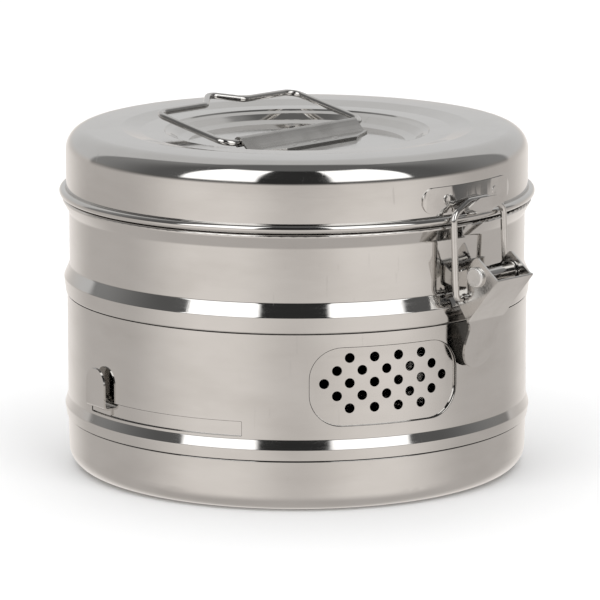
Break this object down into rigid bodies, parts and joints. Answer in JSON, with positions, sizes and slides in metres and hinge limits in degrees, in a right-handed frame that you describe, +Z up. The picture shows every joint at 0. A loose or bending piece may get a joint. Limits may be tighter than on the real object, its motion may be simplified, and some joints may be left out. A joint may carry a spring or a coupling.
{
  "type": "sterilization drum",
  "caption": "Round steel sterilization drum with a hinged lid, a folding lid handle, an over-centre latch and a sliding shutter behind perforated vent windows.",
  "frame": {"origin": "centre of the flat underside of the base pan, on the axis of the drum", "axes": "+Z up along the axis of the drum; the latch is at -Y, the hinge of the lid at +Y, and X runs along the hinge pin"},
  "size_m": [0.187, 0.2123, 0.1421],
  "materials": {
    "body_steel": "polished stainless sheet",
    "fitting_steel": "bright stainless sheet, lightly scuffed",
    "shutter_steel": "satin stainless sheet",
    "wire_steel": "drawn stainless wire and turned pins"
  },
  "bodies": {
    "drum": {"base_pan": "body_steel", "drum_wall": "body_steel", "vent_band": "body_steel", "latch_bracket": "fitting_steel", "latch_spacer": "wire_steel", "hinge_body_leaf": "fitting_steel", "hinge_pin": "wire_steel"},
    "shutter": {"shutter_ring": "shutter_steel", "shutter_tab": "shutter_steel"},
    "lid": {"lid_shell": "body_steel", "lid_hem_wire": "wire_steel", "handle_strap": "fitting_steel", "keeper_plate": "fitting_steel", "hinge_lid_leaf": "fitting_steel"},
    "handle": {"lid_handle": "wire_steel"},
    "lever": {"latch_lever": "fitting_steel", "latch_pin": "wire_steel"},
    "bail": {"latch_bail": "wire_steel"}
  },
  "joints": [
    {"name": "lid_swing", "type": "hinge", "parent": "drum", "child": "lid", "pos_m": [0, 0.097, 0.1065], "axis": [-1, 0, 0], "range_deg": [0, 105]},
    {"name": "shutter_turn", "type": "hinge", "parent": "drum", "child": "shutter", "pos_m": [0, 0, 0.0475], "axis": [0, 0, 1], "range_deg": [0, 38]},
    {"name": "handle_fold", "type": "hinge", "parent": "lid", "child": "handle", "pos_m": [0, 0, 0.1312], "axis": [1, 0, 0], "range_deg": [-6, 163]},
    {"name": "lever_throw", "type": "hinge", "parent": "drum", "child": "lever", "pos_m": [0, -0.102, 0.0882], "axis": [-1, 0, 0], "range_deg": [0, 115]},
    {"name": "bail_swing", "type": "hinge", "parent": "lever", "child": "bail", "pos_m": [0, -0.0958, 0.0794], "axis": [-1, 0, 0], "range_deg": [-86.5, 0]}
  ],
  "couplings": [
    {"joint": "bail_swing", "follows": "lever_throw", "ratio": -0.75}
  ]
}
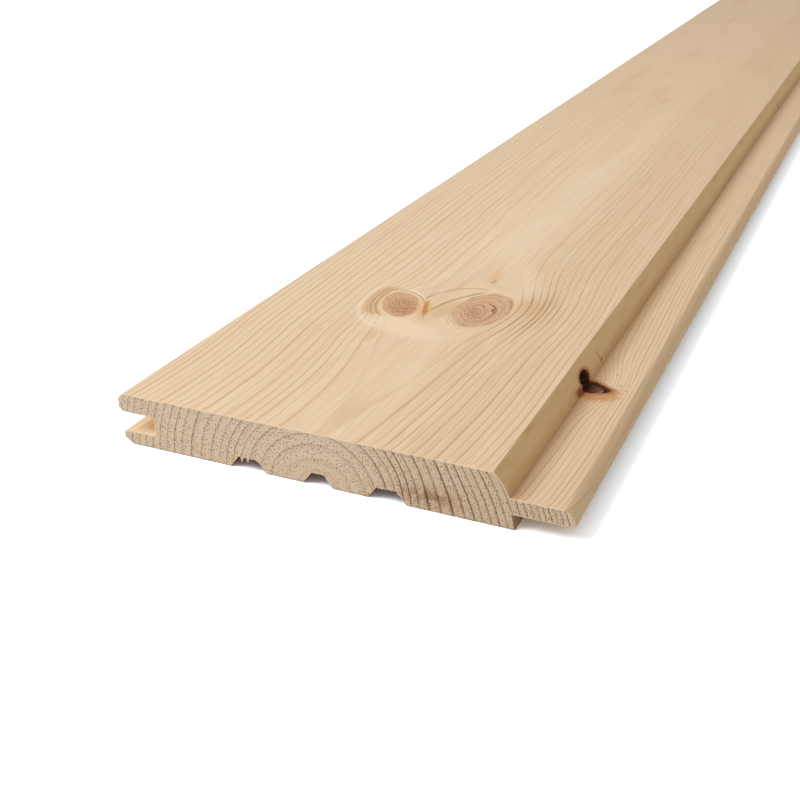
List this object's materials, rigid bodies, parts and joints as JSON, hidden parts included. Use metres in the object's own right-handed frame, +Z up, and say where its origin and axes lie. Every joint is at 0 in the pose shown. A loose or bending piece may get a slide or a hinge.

━━━━━━━━

Write out all records exactly, keeping every detail.

• [Result of this task]:
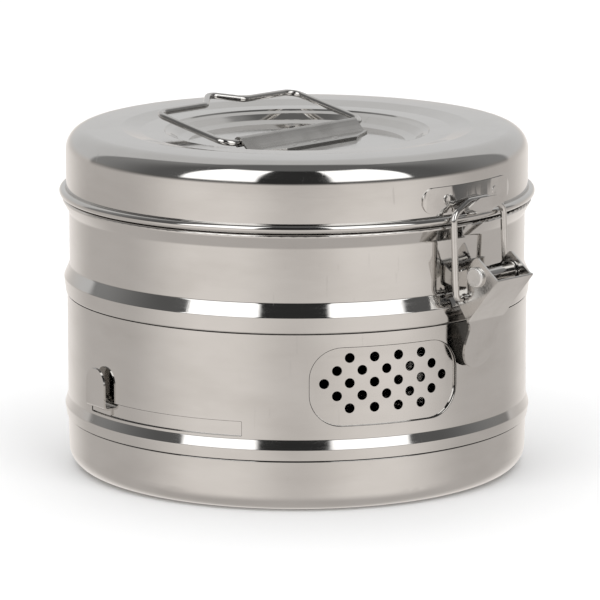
Break this object down into rigid bodies, parts and joints. Answer in JSON, with positions, sizes and slides in metres and hinge limits in degrees, in a right-handed frame that you describe, +Z up. The picture shows every joint at 0. A loose or bending piece may get a joint. Limits may be tighter than on the real object, its motion may be simplified, and some joints may be left out. A joint may carry a spring or a coupling.
{
  "type": "sterilization drum",
  "caption": "Round steel sterilization drum with a hinged lid, a folding lid handle, an over-centre latch and a sliding shutter behind perforated vent windows.",
  "frame": {"origin": "centre of the flat underside of the base pan, on the axis of the drum", "axes": "+Z up along the axis of the drum; the latch is at -Y, the hinge of the lid at +Y, and X runs along the hinge pin"},
  "size_m": [0.187, 0.2123, 0.1421],
  "materials": {
    "body_steel": "polished stainless sheet",
    "fitting_steel": "bright stainless sheet, lightly scuffed",
    "shutter_steel": "satin stainless sheet",
    "wire_steel": "drawn stainless wire and turned pins"
  },
  "bodies": {
    "drum": {"base_pan": "body_steel", "drum_wall": "body_steel", "vent_band": "body_steel", "latch_bracket": "fitting_steel", "latch_spacer": "wire_steel", "hinge_body_leaf": "fitting_steel", "hinge_pin": "wire_steel"},
    "shutter": {"shutter_ring": "shutter_steel", "shutter_tab": "shutter_steel"},
    "lid": {"lid_shell": "body_steel", "lid_hem_wire": "wire_steel", "handle_strap": "fitting_steel", "keeper_plate": "fitting_steel", "hinge_lid_leaf": "fitting_steel"},
    "handle": {"lid_handle": "wire_steel"},
    "lever": {"latch_lever": "fitting_steel", "latch_pin": "wire_steel"},
    "bail": {"latch_bail": "wire_steel"}
  },
  "joints": [
    {"name": "lid_swing", "type": "hinge", "parent": "drum", "child": "lid", "pos_m": [0, 0.097, 0.1065], "axis": [-1, 0, 0], "range_deg": [0, 105]},
    {"name": "shutter_turn", "type": "hinge", "parent": "drum", "child": "shutter", "pos_m": [0, 0, 0.0475], "axis": [0, 0, 1], "range_deg": [0, 38]},
    {"name": "handle_fold", "type": "hinge", "parent": "lid", "child": "handle", "pos_m": [0, 0, 0.1312], "axis": [1, 0, 0], "range_deg": [-6, 163]},
    {"name": "lever_throw", "type": "hinge", "parent": "drum", "child": "lever", "pos_m": [0, -0.102, 0.0882], "axis": [-1, 0, 0], "range_deg": [0, 115]},
    {"name": "bail_swing", "type": "hinge", "parent": "lever", "child": "bail", "pos_m": [0, -0.0958, 0.0794], "axis": [-1, 0, 0], "range_deg": [-86.5, 0]}
  ],
  "couplings": [
    {"joint": "bail_swing", "follows": "lever_throw", "ratio": -0.75}
  ]
}
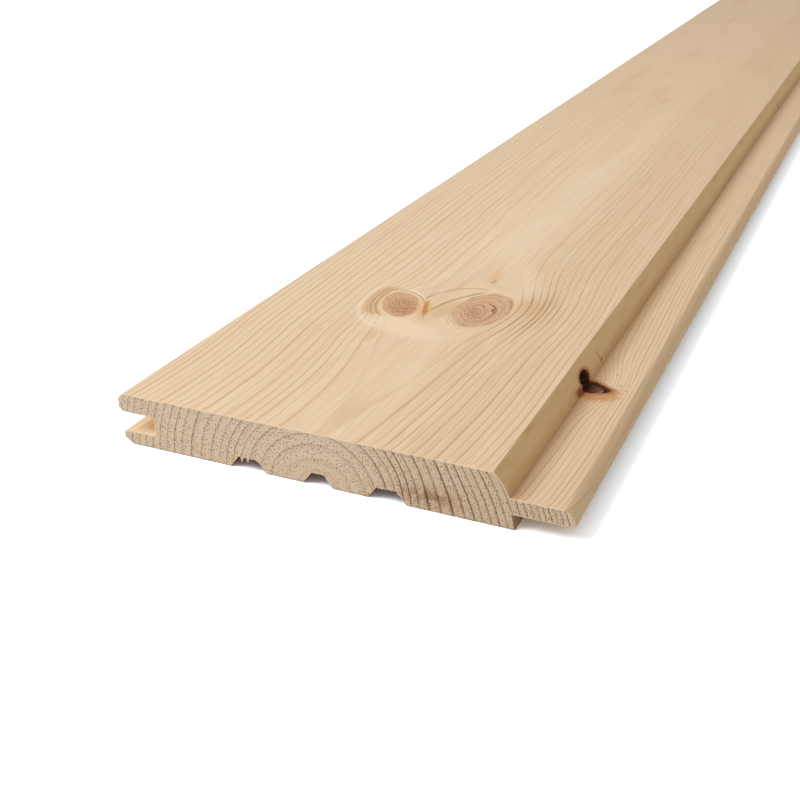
List this object's materials, rigid bodies, parts and joints as JSON, hidden parts included. Use metres in the object's own right-handed frame, +Z up, and say where its origin and axes lie. Every joint is at 0 in the pose shown. A loose or bending piece may get a slide or a hinge.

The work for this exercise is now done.